“Ruínas”, a peça da autora norte-americana Lynn Nottage, inspirada em histórias reais de refugiadas congolesas violadas durante a guerra, estreia-se esta quarta-feira, em Portugal, com encenação de António Pires.
Em cena, no Teatro Municipal São Luiz, em Lisboa, a peça é um musical que “dá rosto a pessoas que estão em situação de guerra, aqui, neste caso, mulheres”, como contou o encenador à agência Lusa.
A partir de relatos recolhidos por Lynn Nottage num campo de refugiados no Uganda, junto de mulheres que foram violadas por militares durante a guerra civil na República Democrática do Congo, a peça ganha outra atualidade com a vaga de refugiados na Europa.

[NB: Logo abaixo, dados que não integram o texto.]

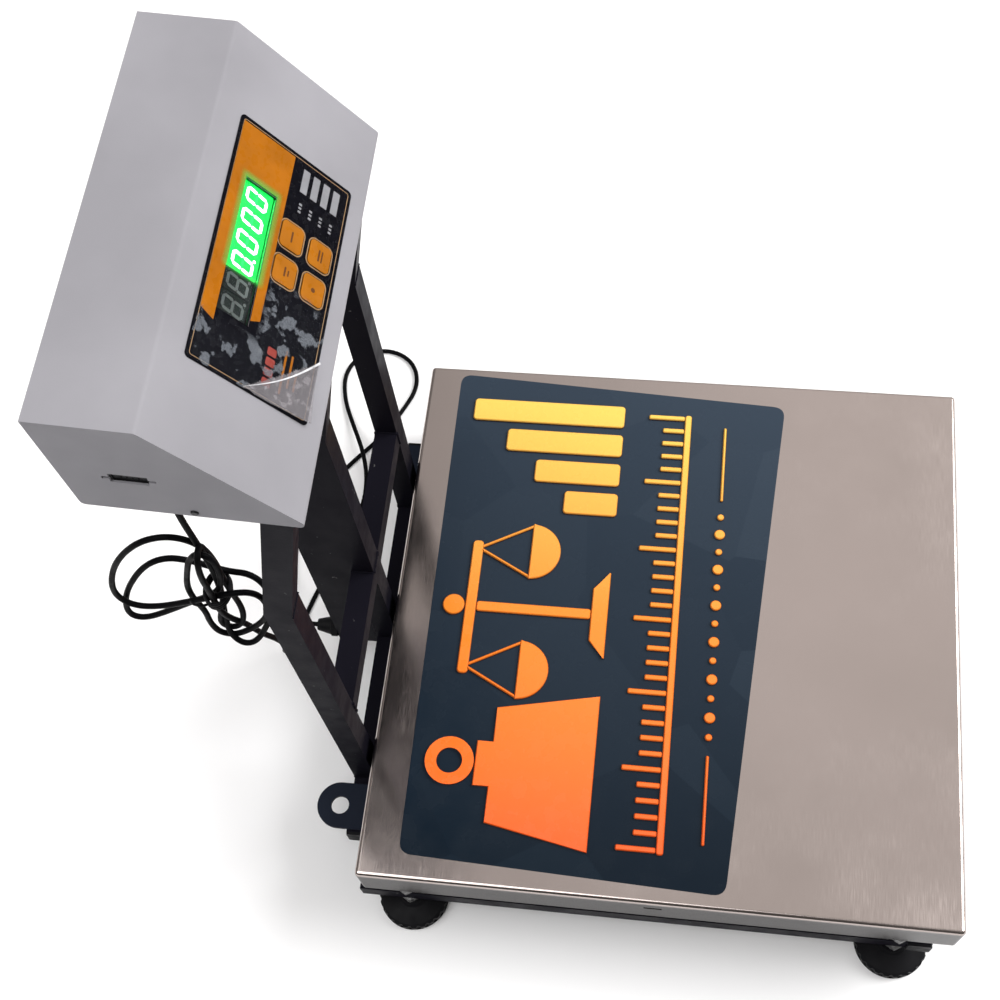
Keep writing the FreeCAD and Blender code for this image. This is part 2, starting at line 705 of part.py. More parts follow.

“Está-se a falar muito de refugiados, fala-se muito disto, de guerra, há aqui um cheiro a guerra no mundo muito próximo. (…) Isto pode dar um rosto. Quando vemos pessoas metidas dentro de um barco de borracha, o que vai fazer é afundar-se. Tem mais hipótese de afundar do que atravessar o Mediterrâneo. Questionamo-nos quem é que se mete ali dentro com a família. Estes relatos mostram um bocadinho o muro, o que é que está a empurrá-las para o barco”, afirmou o encenador António Pires.
“Ruínas”, estreado nos Estados Unidos em 2007 e também inspirado em “Mãe coragem”, de Bertolt Brecht, valeu à escritora e dramaturga Lynn Nottige o prémio Pullitzer em 2009. António Pires leu o texto há uns anos e imediatamente o quis levar à cena.
“Os espetáculos vêm ter connosco. Isto diz-me alguma coisa. Nasci em Angola e, aos oito anos, vim-me embora com os meus pais. Há aqui um lado muito pessoal, uma coisa que me toca, esta coisa dos horrores da guerra, é uma coisa que sempre me acompanhou na vida. Eu sei que isto existe, que é mesmo verdade, que não é lá longe e que nos pode acontecer a qualquer momento”, contou.
O encenador tem essa perceção de proximidade da peça também do lado do elenco, composto maioritariamente por atores e cantores africanos ou de ascendência africana.
Em palco estarão mais de uma dezena de pessoas, entre os quais os cantores Mistah Isaac, Timóteo Tiny (NBC), Adriano Diouf, Elizabeth Pinard e Selma Uamusse, e os atores Zia Soares, Daniel Martinho e Matamba Joaquim. A peça tem música adicional de Filipe Raposo e letras de Kalaf.
“Quase todos estes atores aqui, por serem negros, por terem nascido em África ou porque os pais viveram na pele, tudo isto é-lhes muito próximo de alguma maneira. Nunca falámos disso, porque destas coisas não se fala, nem nos ensaios. Sabemos todos do que estamos a falar”, explicou.
Uma das personagens centrais da peça – Sophie, uma vítima da guerra que vai cantar para um bordel – é interpretada pela cantora moçambicana Selma Uamusse.
“É uma peça que fala sobre mulheres, mulheres negras – nunca fui ver uma peça com quatro mulheres negras enquanto protagonistas”, disse a cantora à agência Lusa.
“Fala sobre uma coisa que o António [Pires] refere muitas vezes: ‘Não tenhas muita pena da personagem’ e isso encontro no caráter dos africanos. Passamos por sofrimento, mas não vivemos no sofrimento, há sempre qualquer coisa para ultrapassar. Há um ‘statement’ sobre a força que as mulheres têm e esse é o lado com que mais me identifico, com a mulher forte”, afirmou Selma Uamusse à agência Lusa.
Num cenário que recria o bar de um bordel, com mesas e bancos cor de barro, um piano, um telhado com quatro chapas e uma cascata de ramos de seringueira, a encenação de António Pires deixa de lado muitas das referências diretas do texto à guerra civil congolesa: “Quis que fosse uma África mais lusófona. Queria que fosse uma coisa próxima das pessoas que vêm ver”.
“Ruínas” estará em cena no São Luiz até ao dia 16, seguindo depois para uma versão mais intimista no Teatro do Bairro, também em Lisboa, ainda este mês.
Em complemento à peça, nas ruas do Bairro Alto e do Chiado, estarão expostas, a partir de quinta-feira, as fotografias das seis mulheres que inspiraram a peça de Lynn Nottage, captadas por Tony Gerber.
Na quinta-feira, no Teatro do Bairro, Tony Gerber participará num debate sobre “Refugiados de guerra”.